Transcribe only part of the material below: the lines from the one containing "sandal.name = 'gladiator_sandal';" through the one containing "scene = bpy.context.scene", inclusive, exactly as written.

▶

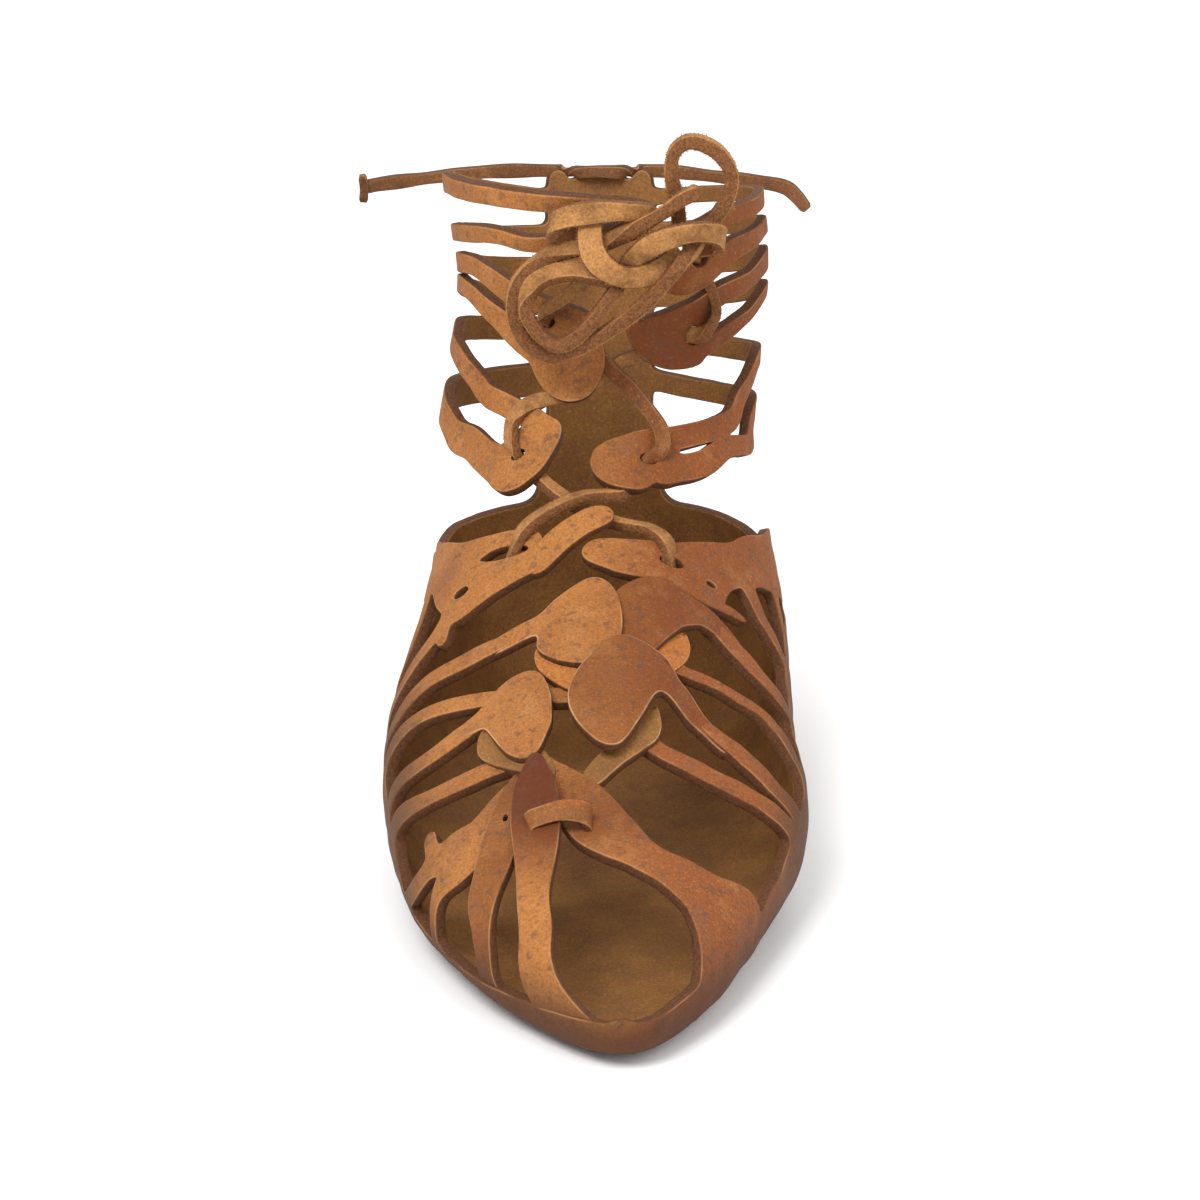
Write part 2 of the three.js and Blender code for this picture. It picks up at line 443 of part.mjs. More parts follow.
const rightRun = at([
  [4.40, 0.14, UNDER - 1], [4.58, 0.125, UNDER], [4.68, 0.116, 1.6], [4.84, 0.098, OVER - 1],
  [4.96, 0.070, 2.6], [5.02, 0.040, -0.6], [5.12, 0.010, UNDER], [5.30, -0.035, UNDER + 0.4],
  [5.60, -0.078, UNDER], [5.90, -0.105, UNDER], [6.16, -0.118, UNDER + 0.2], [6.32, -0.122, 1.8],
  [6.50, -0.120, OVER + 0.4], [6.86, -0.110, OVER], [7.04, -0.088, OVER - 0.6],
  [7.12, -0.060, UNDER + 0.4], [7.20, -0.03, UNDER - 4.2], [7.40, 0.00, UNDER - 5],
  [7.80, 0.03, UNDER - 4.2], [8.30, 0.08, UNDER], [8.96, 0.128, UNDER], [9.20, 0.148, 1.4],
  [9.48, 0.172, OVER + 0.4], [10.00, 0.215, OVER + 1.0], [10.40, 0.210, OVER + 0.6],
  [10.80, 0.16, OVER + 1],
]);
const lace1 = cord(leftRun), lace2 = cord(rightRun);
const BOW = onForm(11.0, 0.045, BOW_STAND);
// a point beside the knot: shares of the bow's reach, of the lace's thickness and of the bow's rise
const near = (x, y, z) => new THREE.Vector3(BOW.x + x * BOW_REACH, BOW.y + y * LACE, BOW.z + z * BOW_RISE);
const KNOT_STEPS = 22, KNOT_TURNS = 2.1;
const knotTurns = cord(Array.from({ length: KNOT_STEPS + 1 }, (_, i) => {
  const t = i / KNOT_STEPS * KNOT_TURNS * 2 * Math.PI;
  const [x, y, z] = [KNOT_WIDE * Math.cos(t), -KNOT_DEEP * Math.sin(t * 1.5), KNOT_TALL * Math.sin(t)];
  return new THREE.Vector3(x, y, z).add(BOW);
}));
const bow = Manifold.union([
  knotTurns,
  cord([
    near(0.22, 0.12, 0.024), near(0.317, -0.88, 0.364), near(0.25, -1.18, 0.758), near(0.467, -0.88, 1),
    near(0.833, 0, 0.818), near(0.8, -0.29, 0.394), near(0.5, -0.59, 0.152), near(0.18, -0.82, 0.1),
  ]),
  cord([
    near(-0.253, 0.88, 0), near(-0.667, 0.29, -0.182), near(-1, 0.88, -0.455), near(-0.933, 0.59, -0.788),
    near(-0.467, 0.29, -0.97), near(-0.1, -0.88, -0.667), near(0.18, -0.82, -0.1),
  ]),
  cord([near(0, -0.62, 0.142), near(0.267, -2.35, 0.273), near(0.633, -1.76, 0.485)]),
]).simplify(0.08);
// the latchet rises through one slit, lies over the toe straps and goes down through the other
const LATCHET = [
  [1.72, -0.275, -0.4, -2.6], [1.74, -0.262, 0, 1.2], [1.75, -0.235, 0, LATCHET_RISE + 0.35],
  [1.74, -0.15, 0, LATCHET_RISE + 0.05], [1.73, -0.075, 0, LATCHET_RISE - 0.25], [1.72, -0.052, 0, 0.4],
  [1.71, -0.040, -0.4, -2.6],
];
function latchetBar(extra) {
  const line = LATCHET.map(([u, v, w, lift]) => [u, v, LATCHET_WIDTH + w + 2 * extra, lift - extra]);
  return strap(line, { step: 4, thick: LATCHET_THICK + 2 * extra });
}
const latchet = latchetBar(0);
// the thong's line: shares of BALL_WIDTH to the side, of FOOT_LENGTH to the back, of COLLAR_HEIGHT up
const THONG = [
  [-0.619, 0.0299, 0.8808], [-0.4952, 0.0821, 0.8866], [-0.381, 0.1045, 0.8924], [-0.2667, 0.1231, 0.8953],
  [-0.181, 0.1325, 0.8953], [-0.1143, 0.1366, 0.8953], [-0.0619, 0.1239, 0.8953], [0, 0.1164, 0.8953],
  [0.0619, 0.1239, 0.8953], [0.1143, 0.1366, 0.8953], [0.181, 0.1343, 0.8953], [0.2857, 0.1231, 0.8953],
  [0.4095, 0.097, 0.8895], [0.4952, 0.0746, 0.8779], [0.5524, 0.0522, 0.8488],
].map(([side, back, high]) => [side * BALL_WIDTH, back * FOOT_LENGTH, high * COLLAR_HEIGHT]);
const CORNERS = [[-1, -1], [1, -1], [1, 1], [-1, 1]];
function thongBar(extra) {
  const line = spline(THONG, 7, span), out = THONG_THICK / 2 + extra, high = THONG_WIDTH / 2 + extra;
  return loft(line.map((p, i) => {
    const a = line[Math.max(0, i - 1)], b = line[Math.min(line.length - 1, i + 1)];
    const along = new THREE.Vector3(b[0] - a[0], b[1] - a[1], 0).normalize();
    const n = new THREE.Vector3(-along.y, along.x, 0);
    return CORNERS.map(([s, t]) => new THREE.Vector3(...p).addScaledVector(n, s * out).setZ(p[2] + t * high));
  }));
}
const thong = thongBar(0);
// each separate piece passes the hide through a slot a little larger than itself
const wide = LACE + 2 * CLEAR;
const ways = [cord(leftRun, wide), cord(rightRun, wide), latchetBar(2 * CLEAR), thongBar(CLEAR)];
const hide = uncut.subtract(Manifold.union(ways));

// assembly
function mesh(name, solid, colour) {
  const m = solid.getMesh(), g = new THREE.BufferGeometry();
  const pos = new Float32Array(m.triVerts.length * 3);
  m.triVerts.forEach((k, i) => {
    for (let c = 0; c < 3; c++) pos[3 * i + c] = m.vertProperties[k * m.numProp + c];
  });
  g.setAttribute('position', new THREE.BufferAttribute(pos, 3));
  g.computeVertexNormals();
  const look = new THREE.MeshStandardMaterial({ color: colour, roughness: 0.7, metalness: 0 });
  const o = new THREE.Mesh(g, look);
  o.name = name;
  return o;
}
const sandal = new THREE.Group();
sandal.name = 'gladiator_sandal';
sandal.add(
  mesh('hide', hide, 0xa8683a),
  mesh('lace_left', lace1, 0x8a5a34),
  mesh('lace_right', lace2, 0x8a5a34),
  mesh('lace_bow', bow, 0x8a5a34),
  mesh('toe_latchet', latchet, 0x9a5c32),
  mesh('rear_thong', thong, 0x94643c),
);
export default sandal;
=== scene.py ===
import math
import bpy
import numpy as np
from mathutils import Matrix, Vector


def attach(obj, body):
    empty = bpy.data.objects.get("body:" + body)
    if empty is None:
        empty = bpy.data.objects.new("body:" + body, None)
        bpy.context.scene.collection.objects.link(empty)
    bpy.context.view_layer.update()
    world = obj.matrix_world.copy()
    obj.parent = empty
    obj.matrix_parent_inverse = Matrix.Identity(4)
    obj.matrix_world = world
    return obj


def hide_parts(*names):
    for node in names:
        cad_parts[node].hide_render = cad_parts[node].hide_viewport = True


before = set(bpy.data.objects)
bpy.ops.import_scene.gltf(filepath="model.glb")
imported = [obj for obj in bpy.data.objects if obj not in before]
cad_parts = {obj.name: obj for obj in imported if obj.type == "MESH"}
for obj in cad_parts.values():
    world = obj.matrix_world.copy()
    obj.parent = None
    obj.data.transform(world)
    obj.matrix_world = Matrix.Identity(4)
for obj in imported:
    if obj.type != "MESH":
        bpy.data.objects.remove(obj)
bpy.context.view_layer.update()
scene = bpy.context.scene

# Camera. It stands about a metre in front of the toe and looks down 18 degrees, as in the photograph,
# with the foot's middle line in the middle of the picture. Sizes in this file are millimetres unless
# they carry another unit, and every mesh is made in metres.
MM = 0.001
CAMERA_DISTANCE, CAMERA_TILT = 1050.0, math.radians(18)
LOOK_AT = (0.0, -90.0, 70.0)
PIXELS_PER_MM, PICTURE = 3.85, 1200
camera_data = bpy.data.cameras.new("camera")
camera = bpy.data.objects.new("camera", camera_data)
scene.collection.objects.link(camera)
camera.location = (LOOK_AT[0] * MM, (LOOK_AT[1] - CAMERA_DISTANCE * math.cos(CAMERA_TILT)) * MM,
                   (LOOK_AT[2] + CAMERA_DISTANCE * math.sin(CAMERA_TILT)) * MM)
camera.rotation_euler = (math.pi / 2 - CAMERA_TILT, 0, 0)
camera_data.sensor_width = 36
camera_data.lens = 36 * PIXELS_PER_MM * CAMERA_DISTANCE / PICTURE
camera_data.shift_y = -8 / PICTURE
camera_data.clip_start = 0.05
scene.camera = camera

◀

ANSWER TO THIS TASK —
sandal.name = 'gladiator_sandal';
sandal.add(
  mesh('hide', hide, 0xa8683a),
  mesh('lace_left', lace1, 0x8a5a34),
  mesh('lace_right', lace2, 0x8a5a34),
  mesh('lace_bow', bow, 0x8a5a34),
  mesh('toe_latchet', latchet, 0x9a5c32),
  mesh('rear_thong', thong, 0x94643c),
);
export default sandal;
=== scene.py ===
import math
import bpy
import numpy as np
from mathutils import Matrix, Vector


def attach(obj, body):
    empty = bpy.data.objects.get("body:" + body)
    if empty is None:
        empty = bpy.data.objects.new("body:" + body, None)
        bpy.context.scene.collection.objects.link(empty)
    bpy.context.view_layer.update()
    world = obj.matrix_world.copy()
    obj.parent = empty
    obj.matrix_parent_inverse = Matrix.Identity(4)
    obj.matrix_world = world
    return obj


def hide_parts(*names):
    for node in names:
        cad_parts[node].hide_render = cad_parts[node].hide_viewport = True


before = set(bpy.data.objects)
bpy.ops.import_scene.gltf(filepath="model.glb")
imported = [obj for obj in bpy.data.objects if obj not in before]
cad_parts = {obj.name: obj for obj in imported if obj.type == "MESH"}
for obj in cad_parts.values():
    world = obj.matrix_world.copy()
    obj.parent = None
    obj.data.transform(world)
    obj.matrix_world = Matrix.Identity(4)
for obj in imported:
    if obj.type != "MESH":
        bpy.data.objects.remove(obj)
bpy.context.view_layer.update()
scene = bpy.context.scene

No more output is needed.